Ощущение незримой связи между людьми поражало его. Это была не словесная, не письменная связь; её нельзя было выразить. Но мир оказывался так тесен, что люди в нем были словно сиамские близнецы, — поступок одного становился жизнью для другого, слабеющими кругами расходился по сердцам многих людей.
— Мне пора идти… У нас чистка оружия.
— До свидания, — сказала Ни. на Васильевна. — Мы, наверное, скоро уедем… Марат подал рапорт…
— До свидания. — Сметанин повернулся и под польку полкового оркестра пошёл к расположению.
«Пусть все уезжают… Пусть я буду служить ещё пять лет… только бы он был жив…»
2
Полк ещё не строился на вечернюю поверку; ещё смотрели в ротах телепередачу; ещё подшивали воротнички; ещё писали письма…
Позади белой мазанки штаба батальона горел костер. Ближе всех к огню полулежал Градов с гитарой, он пытался подобрать какой-то мотив.
— Расул, пойди ты теперь, попробуй вытащить Сергея из палатки, — сказал Ярцев.
— Да отстаньте вы от него! — Градов ласково положил ладонь на струны. — Сметанин, Сметанин, а он, может, переживает…

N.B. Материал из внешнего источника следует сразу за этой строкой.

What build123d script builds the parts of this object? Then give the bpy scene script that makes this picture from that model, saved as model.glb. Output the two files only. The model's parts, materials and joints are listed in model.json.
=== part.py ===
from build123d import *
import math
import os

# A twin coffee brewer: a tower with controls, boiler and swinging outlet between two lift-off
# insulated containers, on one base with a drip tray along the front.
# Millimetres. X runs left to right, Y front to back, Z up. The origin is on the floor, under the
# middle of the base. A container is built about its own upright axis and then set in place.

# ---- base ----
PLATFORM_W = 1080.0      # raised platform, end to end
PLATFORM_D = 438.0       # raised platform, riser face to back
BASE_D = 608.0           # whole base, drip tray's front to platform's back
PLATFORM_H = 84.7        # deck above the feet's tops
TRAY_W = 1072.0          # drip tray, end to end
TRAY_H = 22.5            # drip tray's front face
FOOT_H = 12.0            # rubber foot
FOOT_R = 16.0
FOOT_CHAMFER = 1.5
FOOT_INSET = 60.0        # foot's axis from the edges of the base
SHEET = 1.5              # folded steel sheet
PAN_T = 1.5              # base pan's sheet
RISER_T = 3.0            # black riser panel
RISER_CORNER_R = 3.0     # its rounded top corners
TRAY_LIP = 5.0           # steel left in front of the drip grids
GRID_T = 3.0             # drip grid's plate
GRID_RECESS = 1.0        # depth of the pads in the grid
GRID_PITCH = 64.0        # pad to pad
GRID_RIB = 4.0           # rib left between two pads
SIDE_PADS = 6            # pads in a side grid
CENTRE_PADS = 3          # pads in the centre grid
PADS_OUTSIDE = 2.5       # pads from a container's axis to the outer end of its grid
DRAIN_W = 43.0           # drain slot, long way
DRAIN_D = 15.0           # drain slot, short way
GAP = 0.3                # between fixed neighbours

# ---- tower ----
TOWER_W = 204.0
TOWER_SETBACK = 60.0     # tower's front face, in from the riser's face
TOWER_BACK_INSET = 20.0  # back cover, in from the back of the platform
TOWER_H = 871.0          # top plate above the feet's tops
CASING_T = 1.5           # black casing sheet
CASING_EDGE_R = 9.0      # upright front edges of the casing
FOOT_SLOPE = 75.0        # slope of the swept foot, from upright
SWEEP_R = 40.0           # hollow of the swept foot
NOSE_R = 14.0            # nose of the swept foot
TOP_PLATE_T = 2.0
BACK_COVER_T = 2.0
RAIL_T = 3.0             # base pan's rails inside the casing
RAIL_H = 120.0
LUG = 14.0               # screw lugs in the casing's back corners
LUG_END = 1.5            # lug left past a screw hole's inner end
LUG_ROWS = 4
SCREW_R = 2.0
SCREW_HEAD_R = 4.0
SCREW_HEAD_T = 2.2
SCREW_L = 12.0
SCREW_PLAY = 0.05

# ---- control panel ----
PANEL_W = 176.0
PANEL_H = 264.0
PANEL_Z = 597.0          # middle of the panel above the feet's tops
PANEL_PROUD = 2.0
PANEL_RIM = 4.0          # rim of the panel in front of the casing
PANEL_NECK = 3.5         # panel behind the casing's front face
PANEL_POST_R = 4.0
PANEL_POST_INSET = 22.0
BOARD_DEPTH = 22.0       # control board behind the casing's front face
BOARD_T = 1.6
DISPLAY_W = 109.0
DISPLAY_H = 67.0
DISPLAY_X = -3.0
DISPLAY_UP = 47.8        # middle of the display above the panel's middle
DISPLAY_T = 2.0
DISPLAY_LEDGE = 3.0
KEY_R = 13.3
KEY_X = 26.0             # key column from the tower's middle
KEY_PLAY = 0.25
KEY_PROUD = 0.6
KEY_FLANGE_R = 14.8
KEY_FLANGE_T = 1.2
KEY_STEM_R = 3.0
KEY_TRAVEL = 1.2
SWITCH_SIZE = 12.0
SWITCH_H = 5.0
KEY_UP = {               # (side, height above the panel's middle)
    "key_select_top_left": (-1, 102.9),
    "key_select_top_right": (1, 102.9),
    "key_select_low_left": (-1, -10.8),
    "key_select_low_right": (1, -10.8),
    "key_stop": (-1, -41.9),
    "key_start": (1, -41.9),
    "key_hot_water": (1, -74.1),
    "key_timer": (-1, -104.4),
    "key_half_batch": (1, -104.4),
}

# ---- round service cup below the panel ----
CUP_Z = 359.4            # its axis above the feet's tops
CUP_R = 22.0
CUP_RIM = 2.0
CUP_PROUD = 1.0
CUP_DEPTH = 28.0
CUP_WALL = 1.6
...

— Чего переживать, — сказал Андреев. — Ну, случилось… Дома он не поджигал; в огонь Золотов сам полез…
— Золотов не «полез», он ребенка спасал. — Расул веткой поворошил костер, полетели искры. — Разница…

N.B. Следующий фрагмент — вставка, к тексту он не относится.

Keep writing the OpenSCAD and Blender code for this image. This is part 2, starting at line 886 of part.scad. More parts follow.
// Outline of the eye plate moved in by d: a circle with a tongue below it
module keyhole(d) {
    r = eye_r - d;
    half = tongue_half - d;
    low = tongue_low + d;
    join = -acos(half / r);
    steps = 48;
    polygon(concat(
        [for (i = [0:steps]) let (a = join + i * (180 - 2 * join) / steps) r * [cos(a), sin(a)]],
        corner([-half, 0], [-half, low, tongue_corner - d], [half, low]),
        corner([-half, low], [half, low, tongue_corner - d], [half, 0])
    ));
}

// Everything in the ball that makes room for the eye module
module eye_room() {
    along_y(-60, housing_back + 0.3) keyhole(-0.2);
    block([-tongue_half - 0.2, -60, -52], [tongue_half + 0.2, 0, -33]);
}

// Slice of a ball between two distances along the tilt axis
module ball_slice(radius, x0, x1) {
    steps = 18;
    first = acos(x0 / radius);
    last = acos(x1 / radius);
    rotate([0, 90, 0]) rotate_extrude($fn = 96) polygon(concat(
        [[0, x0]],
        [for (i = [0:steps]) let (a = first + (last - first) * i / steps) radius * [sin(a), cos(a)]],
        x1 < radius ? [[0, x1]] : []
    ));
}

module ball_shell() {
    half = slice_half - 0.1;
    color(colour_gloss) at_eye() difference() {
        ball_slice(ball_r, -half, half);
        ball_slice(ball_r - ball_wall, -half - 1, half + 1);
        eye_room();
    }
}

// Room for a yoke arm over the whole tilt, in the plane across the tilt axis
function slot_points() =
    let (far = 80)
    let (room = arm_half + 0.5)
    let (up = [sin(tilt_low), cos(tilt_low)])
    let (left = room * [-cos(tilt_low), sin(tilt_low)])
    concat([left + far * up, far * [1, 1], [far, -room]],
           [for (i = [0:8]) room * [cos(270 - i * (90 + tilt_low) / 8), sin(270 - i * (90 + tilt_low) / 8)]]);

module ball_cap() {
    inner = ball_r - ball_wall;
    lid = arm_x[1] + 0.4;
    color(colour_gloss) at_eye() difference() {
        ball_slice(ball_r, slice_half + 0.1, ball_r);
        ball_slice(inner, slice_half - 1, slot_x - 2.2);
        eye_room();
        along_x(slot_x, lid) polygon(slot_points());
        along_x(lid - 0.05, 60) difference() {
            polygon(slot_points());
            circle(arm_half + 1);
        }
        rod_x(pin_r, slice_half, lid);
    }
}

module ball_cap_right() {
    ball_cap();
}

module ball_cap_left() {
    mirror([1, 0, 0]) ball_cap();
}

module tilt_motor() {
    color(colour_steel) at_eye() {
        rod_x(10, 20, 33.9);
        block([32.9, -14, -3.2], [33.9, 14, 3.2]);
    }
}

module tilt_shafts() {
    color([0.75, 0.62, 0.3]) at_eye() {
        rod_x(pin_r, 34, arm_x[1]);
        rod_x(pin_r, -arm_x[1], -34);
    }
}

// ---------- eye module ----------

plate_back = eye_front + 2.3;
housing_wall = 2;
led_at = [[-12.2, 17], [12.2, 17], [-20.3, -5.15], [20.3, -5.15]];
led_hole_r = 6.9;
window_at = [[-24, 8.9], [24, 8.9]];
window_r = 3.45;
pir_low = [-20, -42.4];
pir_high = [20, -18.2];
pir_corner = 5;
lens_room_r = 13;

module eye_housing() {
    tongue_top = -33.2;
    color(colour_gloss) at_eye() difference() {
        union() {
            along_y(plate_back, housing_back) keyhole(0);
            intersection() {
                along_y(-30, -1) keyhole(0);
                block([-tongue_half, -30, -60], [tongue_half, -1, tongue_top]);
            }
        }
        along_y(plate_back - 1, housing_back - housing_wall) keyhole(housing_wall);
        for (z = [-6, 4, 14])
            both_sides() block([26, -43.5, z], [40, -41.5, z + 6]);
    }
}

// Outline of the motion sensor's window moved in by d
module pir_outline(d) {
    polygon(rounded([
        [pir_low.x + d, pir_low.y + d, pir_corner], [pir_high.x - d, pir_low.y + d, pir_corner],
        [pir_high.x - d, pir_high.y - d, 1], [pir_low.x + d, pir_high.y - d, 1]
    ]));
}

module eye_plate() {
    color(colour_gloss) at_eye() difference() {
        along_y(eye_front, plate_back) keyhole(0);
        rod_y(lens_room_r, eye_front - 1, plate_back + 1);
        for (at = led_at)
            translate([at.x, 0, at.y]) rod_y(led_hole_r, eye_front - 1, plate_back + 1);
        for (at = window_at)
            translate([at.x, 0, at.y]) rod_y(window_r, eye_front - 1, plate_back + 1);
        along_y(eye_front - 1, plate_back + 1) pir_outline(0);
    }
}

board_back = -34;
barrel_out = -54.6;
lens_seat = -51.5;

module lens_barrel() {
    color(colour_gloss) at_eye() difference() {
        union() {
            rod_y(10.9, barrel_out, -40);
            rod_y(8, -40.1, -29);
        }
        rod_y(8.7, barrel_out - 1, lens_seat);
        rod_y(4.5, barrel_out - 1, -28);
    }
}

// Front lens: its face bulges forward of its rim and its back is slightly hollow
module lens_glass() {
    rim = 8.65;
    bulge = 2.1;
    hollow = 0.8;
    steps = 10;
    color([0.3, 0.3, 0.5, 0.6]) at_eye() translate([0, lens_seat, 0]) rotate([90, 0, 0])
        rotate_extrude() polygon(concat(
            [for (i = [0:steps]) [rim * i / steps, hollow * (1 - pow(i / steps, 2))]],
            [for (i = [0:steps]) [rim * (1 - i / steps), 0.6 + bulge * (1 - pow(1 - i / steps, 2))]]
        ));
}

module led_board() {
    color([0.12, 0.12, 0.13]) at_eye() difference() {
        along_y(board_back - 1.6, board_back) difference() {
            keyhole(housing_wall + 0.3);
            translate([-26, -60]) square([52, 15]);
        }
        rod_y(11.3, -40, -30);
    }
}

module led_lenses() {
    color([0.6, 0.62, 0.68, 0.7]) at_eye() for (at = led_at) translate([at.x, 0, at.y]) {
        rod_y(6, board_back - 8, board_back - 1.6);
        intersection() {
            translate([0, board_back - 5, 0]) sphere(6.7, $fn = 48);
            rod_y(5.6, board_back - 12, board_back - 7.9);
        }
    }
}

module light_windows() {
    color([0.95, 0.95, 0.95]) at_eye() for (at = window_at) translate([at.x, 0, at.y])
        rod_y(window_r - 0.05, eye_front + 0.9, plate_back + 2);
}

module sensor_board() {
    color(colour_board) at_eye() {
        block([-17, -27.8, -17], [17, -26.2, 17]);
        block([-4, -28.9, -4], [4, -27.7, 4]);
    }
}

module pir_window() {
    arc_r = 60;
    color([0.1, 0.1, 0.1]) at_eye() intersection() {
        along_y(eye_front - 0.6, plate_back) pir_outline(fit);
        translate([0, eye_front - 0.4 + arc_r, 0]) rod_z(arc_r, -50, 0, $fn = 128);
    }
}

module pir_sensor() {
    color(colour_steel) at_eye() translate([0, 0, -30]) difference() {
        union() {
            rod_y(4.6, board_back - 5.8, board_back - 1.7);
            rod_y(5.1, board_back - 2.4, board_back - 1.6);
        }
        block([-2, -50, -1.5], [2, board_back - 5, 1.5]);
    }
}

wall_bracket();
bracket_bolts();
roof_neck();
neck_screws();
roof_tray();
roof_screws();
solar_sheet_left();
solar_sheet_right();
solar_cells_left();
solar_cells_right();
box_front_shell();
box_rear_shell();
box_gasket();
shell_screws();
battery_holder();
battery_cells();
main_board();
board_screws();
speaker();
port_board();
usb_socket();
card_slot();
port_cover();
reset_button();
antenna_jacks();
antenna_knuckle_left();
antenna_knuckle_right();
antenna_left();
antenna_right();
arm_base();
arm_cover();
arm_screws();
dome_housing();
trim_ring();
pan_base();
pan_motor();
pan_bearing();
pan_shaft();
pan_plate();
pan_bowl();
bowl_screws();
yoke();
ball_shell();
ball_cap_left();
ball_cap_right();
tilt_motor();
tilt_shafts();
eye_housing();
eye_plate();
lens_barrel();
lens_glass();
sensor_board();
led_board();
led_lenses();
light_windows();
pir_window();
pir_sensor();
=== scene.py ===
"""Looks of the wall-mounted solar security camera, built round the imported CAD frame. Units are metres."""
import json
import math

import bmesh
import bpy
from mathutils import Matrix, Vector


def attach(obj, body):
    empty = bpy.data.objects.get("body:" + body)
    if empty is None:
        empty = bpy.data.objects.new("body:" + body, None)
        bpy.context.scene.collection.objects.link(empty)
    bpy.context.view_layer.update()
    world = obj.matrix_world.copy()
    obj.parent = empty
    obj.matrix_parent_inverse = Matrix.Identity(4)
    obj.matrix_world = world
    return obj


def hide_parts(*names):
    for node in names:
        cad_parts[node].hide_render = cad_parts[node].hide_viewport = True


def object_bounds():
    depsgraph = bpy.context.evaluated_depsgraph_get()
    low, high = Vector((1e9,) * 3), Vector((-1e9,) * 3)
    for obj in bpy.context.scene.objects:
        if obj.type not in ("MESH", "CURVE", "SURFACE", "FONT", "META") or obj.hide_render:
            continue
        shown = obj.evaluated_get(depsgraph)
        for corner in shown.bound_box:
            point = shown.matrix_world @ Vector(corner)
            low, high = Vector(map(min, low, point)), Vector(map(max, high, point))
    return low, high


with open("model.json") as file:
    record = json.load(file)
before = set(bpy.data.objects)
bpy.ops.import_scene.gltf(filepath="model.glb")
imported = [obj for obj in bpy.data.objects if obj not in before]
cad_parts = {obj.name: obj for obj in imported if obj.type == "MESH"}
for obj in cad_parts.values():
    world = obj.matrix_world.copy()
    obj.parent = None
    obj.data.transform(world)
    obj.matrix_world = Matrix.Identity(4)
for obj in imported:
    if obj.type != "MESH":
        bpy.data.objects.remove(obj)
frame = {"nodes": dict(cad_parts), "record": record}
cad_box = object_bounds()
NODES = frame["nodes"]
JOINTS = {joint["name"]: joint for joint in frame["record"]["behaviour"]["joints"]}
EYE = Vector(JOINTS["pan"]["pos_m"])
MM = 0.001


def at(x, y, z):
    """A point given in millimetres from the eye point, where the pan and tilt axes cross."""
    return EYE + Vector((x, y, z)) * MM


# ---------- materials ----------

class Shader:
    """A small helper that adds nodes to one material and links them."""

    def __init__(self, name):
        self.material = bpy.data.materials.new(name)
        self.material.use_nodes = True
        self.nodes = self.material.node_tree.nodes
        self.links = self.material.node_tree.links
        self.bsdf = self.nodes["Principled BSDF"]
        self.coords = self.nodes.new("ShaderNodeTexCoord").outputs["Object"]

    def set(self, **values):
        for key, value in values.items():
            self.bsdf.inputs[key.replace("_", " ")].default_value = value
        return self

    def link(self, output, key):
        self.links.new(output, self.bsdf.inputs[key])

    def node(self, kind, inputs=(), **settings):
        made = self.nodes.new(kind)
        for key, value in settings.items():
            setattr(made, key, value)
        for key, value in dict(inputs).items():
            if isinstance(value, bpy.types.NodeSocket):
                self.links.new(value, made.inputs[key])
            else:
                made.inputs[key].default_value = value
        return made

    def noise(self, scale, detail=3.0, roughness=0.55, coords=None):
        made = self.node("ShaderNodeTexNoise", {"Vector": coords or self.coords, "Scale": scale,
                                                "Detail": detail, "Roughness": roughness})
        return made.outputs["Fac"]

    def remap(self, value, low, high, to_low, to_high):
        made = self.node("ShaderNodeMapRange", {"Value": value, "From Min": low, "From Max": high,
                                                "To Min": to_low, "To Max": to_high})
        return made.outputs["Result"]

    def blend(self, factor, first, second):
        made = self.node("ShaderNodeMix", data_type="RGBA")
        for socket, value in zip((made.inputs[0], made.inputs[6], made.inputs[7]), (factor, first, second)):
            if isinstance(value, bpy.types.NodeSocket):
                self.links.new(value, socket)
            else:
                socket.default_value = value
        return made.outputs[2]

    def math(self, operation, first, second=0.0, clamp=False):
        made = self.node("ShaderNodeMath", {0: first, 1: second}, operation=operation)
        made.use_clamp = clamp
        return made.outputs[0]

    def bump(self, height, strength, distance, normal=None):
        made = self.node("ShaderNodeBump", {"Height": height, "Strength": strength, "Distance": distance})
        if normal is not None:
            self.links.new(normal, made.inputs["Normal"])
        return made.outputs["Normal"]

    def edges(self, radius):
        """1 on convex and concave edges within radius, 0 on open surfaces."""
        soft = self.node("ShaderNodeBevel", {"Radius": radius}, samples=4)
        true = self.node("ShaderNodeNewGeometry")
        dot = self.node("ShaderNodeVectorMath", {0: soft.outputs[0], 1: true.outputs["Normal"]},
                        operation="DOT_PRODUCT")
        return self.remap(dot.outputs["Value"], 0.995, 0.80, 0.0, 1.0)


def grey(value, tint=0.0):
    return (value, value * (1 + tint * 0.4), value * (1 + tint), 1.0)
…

— Важен результат; если бы я…
— Тебя на пожаре представить трудно, — перебил Андреева Ярцев.
— Я и сам себя на пожаре видеть не хочу… — Андреев зевнул. — Хорошо, что Золотову лицо не сильно опалило…

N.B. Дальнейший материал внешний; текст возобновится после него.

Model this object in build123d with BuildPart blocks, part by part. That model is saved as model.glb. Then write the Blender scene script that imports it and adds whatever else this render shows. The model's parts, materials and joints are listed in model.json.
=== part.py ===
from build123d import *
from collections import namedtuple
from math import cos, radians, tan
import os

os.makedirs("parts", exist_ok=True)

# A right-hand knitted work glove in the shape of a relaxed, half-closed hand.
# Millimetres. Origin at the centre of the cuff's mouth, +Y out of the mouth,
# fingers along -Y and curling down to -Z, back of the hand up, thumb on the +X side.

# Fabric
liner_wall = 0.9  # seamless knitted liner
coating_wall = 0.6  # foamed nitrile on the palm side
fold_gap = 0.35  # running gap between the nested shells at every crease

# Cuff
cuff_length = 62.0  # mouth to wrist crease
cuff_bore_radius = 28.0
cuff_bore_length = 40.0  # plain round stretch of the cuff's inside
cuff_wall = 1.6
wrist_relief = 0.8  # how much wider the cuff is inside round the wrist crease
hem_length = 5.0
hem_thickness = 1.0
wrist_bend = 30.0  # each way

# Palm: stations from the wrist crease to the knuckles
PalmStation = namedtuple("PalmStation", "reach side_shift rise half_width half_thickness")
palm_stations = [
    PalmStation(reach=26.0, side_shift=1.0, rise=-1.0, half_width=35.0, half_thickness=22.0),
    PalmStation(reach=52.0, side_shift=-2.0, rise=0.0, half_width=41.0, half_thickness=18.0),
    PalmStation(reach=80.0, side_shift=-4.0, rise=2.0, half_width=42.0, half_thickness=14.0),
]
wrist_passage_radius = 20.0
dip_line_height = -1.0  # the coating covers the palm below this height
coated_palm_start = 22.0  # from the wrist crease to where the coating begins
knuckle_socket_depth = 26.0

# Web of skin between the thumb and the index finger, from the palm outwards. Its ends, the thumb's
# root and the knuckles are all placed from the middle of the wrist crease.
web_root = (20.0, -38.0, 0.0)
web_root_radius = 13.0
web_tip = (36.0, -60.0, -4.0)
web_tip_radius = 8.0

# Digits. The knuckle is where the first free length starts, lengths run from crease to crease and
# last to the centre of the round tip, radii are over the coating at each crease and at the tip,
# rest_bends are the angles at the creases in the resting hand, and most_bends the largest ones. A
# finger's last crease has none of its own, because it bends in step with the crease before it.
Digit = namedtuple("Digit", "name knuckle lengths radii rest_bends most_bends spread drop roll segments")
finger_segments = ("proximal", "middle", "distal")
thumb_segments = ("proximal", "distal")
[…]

— Дурак, здесь о жизни речь…
— Да какая же это жизнь с обожжённым лицом… Настоящая жизнь — когда ты молодой, здоровый. Понял?..
— Понял. — Ярцев встал и пошёл от костра к палаткам.
З
По восьмигранникам серых бетонных плит о аэродрома, мокрых от росы, шли длинными цепочками к самолётам роты третьего батальона. Мерно позвякивали пряжки и карабины ещё расстегнутых ножных обхватов.
Поднимались в самолёты по приставным лестницам с гофрированной резиной на ступеньках.
Внутри самолёт был похож на сумрачный туннель…
Над облаками в иллюминаторы Сметанин видел нежно-голубое свечение неба и заклепки на плоскостях.
Утомленные перелетом, все дремали с кислородными масками на лицах.
Самолёт сделал резкий разворот и пошёл на снижение. Стало жарко.
Сметанин прыгал первым. Он встал перед загородкой, отделяющей люк. Створки люка начали со скрежетом и грохотом подниматься… Открылся синий провал, корабль всосал его холод.
Мишин был выпускающим первого потока; он посмотрел на Сметанина, рукой показал ему на табло в хвосте самолёта, где загорелся желтый транспарант «Приготовиться», и распахнул дверцу загородки.
Сметанин понимающе кивнул Мишину и сделал шаг к обрезу пола. Он стоял сжатый, сосредоточенный, покачиваясь в такт подрагиванию самолёта, и смотрел, как текут в проеме люка волокна тумана.
Где-то там, внизу, на огромной земле, лежал на больничной койке Золотов. Сергей на мгновение вспомнил его.
Мощно загудела сирена. Сметанин взглянул на искаженное криком «пошёл!» лицо Мишина, сделал твердый шаг, оттолкнулся и, теряя ощущение своего тела, полетел наискосок туманному горизонту.